# petfinder.com



## capone (Dec 29, 2005)

I was just out browsing petfinder.com. There are a lot of beautiful maltese up for adoption. I was SHOCKED to find so many beautiful dogs... if you are short on budget, or just kind hearted and want to rescue, you might want to check out this site and browze the many maltese dogs they have up for adoption.

I saw at least 3 beautiful puppies on the site...

Angie
capone & chase (my boys)


----------



## Cosy (Feb 9, 2006)

THere are some darlings on there! One named Trinket, and another pair named Vanilla and Chocolate(little yorkie), and a few others I've forgotten the names of. Just darling!


----------



## Maidto2Maltese (Oct 19, 2004)

When I first went to petfinder, helping a friend to look for a pooch..I was shocked and saddened to see SO MANY dear little Maltese listed there!

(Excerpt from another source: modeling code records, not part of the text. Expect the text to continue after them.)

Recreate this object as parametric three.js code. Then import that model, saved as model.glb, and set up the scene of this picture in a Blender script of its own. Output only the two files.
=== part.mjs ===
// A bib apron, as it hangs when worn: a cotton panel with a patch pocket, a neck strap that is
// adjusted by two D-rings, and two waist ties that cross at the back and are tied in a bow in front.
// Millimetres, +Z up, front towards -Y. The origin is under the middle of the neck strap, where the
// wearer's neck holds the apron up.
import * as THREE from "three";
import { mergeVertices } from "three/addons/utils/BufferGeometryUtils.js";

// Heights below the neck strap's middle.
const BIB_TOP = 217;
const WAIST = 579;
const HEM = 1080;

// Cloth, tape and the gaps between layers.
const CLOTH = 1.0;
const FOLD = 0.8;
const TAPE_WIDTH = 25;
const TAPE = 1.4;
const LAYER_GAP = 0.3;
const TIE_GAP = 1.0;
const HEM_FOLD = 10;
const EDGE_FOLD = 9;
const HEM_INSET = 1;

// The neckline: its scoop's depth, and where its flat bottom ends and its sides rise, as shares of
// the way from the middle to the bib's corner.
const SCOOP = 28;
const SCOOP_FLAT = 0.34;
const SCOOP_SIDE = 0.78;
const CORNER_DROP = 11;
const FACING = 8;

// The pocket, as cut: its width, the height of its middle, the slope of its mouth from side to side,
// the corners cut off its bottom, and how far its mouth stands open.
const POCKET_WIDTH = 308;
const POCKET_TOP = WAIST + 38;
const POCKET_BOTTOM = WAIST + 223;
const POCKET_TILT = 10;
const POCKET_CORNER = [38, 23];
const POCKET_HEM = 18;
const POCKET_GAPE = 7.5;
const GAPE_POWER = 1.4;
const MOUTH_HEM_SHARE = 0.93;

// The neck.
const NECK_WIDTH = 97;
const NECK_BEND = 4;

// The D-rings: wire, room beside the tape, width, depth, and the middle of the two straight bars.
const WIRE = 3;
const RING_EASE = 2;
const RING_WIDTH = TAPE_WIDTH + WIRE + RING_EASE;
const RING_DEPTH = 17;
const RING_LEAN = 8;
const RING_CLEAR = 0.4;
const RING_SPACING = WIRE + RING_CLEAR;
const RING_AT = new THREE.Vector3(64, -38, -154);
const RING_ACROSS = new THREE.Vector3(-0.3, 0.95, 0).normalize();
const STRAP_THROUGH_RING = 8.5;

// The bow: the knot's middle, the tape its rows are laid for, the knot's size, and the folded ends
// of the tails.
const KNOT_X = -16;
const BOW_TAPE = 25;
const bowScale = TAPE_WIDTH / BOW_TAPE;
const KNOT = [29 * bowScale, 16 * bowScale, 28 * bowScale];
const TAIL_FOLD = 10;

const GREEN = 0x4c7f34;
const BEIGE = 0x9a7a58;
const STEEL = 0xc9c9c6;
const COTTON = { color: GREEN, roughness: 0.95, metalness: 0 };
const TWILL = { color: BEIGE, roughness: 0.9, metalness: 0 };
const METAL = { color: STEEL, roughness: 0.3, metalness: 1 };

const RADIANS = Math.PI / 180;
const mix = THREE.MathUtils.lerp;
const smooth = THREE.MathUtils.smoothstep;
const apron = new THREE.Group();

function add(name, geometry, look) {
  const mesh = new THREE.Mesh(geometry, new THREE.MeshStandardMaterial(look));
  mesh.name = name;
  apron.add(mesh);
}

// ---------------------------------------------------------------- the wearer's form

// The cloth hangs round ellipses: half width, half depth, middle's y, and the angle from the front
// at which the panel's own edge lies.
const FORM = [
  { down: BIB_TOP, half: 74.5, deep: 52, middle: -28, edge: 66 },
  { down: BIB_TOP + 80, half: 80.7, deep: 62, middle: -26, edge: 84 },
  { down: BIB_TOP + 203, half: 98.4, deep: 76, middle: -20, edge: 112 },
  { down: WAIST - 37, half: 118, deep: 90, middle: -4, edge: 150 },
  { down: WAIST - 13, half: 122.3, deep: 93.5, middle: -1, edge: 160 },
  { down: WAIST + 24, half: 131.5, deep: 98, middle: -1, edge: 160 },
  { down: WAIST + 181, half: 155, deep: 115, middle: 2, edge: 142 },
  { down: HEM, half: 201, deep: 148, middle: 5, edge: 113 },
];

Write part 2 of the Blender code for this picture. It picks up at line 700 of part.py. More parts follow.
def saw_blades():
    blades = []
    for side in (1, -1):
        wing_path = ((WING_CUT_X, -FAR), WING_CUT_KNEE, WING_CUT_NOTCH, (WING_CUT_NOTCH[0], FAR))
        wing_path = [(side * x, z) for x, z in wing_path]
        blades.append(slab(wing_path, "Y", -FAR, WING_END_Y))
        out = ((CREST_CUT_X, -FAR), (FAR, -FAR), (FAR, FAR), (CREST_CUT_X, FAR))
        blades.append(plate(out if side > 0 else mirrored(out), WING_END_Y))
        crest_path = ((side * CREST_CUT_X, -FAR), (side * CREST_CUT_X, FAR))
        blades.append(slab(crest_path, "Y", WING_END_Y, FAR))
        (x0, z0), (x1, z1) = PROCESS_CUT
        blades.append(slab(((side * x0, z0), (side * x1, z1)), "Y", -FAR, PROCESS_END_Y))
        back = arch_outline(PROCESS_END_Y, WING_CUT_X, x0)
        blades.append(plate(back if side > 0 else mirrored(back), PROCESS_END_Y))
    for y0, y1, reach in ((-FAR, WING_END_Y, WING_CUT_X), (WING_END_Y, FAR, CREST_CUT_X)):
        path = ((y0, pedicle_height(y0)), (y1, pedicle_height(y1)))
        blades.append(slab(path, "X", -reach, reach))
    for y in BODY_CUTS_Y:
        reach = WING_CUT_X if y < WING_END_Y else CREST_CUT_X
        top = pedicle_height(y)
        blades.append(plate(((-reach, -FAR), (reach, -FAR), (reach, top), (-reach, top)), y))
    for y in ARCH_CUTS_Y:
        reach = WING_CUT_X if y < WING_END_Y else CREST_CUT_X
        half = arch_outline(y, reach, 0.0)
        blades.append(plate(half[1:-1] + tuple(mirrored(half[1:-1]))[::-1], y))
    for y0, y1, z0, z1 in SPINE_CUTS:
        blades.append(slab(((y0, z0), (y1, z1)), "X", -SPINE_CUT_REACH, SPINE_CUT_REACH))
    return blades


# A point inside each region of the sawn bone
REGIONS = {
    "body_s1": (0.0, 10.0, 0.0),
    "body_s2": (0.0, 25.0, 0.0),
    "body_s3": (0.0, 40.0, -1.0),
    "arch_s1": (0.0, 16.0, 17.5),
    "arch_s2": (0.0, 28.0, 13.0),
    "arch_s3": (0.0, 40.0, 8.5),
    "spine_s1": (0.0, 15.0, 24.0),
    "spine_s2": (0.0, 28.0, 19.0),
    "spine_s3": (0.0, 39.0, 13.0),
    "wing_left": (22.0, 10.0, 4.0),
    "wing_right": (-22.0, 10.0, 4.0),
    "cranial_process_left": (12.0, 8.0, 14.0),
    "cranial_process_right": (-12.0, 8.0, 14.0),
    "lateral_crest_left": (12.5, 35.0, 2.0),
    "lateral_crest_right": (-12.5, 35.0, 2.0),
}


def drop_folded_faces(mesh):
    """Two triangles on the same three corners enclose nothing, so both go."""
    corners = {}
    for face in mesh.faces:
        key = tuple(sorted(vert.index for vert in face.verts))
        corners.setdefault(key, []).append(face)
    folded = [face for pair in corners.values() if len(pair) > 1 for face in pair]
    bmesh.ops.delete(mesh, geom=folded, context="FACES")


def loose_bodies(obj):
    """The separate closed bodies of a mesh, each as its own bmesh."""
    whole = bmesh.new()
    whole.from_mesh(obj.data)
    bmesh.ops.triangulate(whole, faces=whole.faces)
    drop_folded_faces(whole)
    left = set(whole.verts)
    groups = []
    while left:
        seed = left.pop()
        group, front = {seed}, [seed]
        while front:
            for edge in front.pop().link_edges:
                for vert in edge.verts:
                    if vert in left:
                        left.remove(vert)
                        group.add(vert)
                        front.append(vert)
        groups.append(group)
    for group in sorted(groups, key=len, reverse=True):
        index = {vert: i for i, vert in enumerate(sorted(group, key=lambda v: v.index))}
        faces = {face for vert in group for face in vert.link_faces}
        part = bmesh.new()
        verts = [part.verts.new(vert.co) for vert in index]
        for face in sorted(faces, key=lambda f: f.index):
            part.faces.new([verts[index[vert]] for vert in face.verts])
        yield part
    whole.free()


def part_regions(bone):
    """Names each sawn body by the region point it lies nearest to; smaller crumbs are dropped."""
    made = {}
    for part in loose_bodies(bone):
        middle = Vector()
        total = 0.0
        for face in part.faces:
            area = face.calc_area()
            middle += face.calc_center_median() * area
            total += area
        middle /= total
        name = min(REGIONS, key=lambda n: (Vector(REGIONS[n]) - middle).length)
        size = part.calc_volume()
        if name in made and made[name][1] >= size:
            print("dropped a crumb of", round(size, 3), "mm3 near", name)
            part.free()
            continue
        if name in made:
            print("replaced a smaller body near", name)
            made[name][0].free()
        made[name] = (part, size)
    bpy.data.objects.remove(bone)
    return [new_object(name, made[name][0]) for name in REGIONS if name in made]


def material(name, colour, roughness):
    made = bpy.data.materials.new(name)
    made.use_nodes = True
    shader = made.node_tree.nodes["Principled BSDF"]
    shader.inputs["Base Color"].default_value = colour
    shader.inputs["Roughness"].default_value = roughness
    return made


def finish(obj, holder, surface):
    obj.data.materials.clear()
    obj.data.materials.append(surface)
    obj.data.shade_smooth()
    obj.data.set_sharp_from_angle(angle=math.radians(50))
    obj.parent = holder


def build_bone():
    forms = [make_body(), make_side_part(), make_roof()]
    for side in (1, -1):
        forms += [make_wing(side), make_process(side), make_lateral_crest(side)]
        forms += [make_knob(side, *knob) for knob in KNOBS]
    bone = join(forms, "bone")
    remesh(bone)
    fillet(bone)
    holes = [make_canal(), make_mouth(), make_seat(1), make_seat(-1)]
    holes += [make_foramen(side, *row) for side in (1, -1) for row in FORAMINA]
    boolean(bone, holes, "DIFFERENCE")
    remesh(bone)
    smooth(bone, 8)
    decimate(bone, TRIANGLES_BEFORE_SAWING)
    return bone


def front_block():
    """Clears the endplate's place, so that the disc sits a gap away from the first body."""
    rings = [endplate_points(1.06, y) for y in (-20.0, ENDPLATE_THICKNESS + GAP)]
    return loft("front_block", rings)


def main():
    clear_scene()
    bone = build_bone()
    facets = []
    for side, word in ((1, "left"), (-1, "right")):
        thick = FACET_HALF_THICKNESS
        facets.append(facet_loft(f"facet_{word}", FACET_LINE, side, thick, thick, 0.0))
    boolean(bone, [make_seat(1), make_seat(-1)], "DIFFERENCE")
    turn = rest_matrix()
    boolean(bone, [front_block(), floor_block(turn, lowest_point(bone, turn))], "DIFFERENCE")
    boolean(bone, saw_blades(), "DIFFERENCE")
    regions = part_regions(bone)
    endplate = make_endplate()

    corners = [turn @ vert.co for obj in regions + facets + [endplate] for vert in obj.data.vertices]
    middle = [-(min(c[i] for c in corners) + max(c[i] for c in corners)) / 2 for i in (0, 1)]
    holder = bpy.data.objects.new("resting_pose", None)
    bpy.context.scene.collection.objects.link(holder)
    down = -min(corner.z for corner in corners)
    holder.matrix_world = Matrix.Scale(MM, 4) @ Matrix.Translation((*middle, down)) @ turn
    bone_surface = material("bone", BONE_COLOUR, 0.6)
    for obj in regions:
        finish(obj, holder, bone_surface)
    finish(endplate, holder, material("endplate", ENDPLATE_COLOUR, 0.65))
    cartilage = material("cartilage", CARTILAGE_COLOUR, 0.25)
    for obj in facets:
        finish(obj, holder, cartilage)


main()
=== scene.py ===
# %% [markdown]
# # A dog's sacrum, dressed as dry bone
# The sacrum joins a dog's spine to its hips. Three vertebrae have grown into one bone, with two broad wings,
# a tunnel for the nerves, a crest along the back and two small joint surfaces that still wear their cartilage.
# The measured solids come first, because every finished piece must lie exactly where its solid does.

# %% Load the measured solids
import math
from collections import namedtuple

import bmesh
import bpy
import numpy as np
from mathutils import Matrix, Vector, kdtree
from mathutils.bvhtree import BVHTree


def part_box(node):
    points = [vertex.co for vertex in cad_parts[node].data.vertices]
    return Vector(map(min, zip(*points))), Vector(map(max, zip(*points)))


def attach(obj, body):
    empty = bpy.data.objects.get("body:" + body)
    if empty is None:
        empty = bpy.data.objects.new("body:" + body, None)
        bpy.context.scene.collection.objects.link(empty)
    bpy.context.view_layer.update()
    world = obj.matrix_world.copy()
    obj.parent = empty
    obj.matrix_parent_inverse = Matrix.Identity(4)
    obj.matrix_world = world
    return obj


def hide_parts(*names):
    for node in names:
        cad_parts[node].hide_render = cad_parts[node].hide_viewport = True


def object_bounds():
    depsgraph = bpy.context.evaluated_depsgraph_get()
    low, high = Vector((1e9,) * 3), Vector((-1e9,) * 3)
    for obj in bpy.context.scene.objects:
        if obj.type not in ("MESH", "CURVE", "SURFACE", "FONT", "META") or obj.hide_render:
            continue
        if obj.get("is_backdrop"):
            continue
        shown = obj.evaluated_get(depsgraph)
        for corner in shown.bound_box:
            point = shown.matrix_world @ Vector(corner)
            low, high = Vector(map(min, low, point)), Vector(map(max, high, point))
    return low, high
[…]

Thankfully most are in foster homes and not "kenneled". 
I got little Naddie by way of petfinder.


----------



## momtoboo (Jan 30, 2006)

I look at the Maltese on Petfinder too & feel so bad for them.I'd really like to help them all if I could.I probably would help if I had a fenced in yard.That seems to be a priority to adopt.


----------



## Cosy (Feb 9, 2006)

Although there are a lot of maltese on Petfinder.com, that is national and compared to how many of so many other breeds that are there, maltese are fewer.......for now.


----------